Although the figure does not show this, it is important to also note that the Greater Birmingham city-region is also impacted very heavily, relative to other regions. The output decreases by a larger percentage across almost all industries compared to the national level.
For national estimates, see The Poorest UK Households are Hit Hardest by the Highest Rate of Firm Failure.
Simulated Impact on the Output (Greater Birmingham)
The extended SEIM-UK model also provides important insights into how economic shocks could influence the income and consumption of different income quintile households. The figure below shows the simulated impact of insolvencies on the percentage change in household incomes in the Greater Birmingham city region. The income and consumption of households in the bottom 20% is projected to decline by 1.86%, which is the largest decrease among all groups. While the top 20% income group would experience a loss of 1.33%, the smallest among all groups.
Impact on household income and consumption across income groups (Greater Birmingham)
Our estimates also indicate that, compared to the national level, households in this region would lose a higher percentage of their income and consumption across all income groups.

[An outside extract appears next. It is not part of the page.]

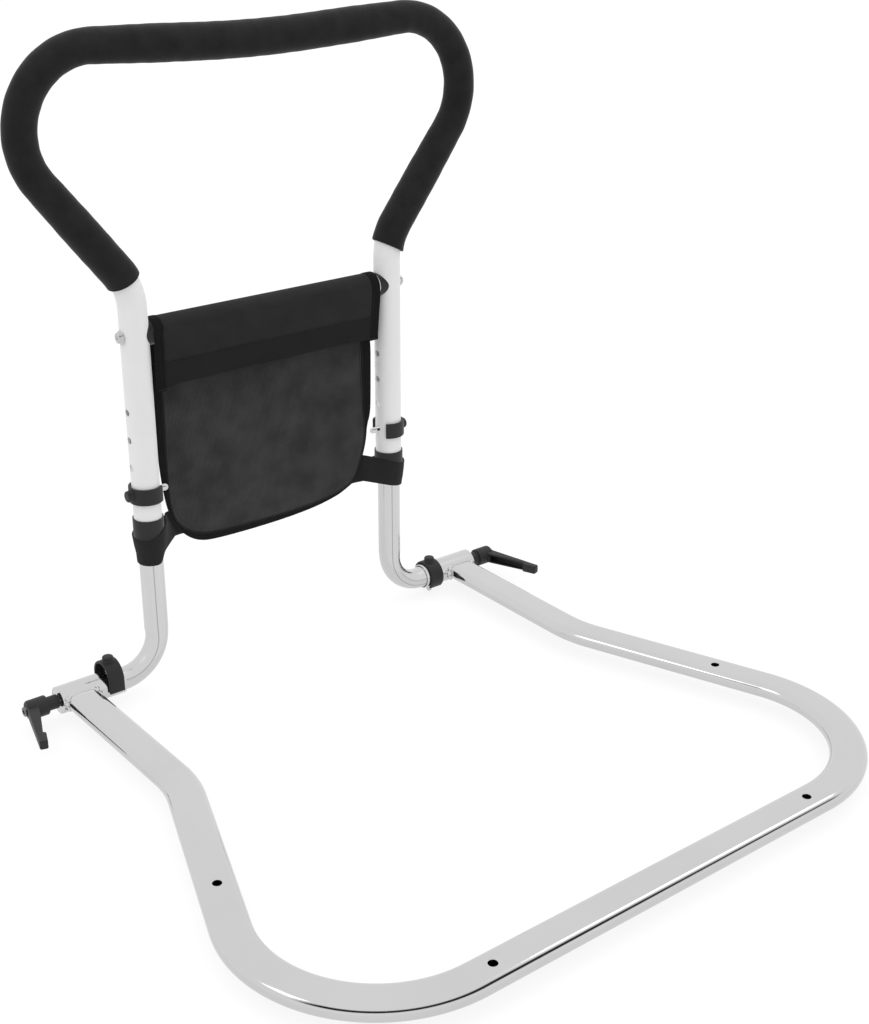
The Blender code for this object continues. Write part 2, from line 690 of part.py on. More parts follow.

The knock-on effects of firm-level insolvencies, simulated using the extended SEIM-UK model, showed decreased output across almost all industries and a significant impact on household incomes and consumption. However, it is clear that lower-income households in the GBSLEP region suffer the most in terms of percentage loss of income and consumption. In simple terms, this kind of shock, as with so many others, makes poor communities poorer.
The views expressed in this analysis post are those of the authors and not necessarily those of City-REDI / WMREDI or the University of Birmingham.